▶ [PROBLEM STATEMENT] Pick out every line that holds the string "bodies" and copy it.

** Begin **

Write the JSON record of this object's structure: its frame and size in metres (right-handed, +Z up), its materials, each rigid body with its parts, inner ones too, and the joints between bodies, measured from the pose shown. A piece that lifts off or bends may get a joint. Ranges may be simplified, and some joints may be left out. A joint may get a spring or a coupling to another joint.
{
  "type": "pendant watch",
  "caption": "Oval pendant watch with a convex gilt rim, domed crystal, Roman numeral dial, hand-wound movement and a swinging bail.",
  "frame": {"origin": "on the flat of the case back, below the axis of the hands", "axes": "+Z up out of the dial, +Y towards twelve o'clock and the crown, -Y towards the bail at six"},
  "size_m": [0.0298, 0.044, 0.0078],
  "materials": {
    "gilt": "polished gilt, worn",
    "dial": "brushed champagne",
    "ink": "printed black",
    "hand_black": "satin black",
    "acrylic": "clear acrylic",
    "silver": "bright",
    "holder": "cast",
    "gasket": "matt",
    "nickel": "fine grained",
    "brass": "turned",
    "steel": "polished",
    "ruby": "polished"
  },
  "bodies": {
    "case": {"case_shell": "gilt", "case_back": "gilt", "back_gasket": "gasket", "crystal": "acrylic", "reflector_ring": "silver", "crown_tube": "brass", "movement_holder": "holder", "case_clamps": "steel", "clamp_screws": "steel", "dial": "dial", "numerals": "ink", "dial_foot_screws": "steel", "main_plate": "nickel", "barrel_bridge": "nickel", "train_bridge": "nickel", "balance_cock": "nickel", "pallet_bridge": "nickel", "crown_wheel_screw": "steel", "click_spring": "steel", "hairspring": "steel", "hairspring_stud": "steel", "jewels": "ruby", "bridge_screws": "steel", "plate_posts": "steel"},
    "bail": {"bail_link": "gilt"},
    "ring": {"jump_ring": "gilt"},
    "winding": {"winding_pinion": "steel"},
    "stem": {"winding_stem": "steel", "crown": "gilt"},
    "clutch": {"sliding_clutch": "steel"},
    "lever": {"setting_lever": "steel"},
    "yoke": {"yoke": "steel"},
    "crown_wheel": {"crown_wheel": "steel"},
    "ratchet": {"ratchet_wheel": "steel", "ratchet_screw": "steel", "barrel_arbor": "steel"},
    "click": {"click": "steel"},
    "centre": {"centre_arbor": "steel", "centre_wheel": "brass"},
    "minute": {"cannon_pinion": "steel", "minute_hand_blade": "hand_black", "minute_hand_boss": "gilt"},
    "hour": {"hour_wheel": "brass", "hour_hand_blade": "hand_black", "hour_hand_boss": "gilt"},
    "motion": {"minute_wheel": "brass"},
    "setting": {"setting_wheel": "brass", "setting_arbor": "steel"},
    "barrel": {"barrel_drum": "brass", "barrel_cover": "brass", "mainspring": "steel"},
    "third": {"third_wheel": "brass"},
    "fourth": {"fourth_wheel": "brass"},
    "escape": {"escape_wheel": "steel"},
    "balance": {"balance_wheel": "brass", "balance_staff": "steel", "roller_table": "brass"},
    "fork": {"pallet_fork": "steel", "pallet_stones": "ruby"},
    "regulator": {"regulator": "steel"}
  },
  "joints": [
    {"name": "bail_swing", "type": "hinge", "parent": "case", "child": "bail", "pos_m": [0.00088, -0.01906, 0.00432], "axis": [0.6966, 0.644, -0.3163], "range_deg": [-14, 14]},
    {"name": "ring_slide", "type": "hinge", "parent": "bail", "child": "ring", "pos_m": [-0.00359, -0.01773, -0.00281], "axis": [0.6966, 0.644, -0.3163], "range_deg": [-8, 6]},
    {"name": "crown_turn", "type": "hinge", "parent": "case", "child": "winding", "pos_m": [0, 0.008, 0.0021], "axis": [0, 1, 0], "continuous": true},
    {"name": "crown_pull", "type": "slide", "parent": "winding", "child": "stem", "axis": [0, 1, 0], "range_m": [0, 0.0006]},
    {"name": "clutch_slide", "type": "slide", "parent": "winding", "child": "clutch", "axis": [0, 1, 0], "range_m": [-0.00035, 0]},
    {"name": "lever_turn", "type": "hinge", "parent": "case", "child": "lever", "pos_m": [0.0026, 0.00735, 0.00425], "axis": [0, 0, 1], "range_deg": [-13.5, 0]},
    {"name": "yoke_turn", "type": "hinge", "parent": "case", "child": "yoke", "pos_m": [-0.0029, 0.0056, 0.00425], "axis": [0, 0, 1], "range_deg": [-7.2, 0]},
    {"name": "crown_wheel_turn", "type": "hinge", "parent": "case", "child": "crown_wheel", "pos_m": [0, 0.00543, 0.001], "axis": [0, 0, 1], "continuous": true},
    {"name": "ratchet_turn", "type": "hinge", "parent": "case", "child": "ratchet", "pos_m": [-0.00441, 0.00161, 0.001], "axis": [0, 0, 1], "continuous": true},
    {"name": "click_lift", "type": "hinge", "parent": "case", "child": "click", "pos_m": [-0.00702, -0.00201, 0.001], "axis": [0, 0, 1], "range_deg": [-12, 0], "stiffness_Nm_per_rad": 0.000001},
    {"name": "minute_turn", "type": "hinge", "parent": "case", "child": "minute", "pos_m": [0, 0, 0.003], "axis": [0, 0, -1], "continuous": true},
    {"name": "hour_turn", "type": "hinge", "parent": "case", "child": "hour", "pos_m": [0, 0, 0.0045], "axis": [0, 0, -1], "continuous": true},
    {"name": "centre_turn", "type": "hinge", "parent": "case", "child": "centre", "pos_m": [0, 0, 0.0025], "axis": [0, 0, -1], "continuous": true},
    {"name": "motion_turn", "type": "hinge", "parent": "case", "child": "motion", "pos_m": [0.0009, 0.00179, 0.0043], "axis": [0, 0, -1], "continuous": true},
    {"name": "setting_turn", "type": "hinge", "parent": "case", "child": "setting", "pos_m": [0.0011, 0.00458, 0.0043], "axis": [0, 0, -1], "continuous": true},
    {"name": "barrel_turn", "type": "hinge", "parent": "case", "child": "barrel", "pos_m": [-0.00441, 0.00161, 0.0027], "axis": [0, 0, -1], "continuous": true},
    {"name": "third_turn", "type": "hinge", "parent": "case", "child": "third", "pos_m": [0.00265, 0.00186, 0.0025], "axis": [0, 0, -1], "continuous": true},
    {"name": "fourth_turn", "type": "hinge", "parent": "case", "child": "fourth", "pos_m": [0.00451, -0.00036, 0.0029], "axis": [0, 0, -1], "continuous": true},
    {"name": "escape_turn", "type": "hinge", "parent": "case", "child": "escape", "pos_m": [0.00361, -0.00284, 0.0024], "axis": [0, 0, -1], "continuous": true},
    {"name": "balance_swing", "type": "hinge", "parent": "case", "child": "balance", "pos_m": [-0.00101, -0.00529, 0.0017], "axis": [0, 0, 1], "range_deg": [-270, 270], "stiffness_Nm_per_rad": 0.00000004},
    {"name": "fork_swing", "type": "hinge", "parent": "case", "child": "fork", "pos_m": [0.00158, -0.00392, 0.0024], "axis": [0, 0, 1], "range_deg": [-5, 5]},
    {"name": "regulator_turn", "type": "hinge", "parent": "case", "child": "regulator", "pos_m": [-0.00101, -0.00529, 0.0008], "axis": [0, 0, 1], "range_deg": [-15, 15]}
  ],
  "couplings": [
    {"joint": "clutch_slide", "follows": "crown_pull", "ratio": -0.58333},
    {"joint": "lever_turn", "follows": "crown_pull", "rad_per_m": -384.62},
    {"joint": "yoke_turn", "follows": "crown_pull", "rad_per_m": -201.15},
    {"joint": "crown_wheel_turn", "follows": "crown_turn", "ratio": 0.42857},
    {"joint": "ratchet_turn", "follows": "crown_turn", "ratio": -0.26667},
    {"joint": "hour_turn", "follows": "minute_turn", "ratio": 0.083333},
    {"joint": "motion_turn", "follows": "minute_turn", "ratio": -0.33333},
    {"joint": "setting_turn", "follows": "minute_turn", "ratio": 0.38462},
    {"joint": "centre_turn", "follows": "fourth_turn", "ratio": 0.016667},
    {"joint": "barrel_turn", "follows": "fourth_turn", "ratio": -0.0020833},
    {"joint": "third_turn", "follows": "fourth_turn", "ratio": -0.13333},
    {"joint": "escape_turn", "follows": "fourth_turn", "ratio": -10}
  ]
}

** End **

▶ [SOLUTION TO THE EXERCISE]
Write the JSON record of this object's structure: its frame and size in metres (right-handed, +Z up), its materials, each rigid body with its parts, inner ones too, and the joints between bodies, measured from the pose shown. A piece that lifts off or bends may get a joint. Ranges may be simplified, and some joints may be left out. A joint may get a spring or a coupling to another joint.
  "bodies": {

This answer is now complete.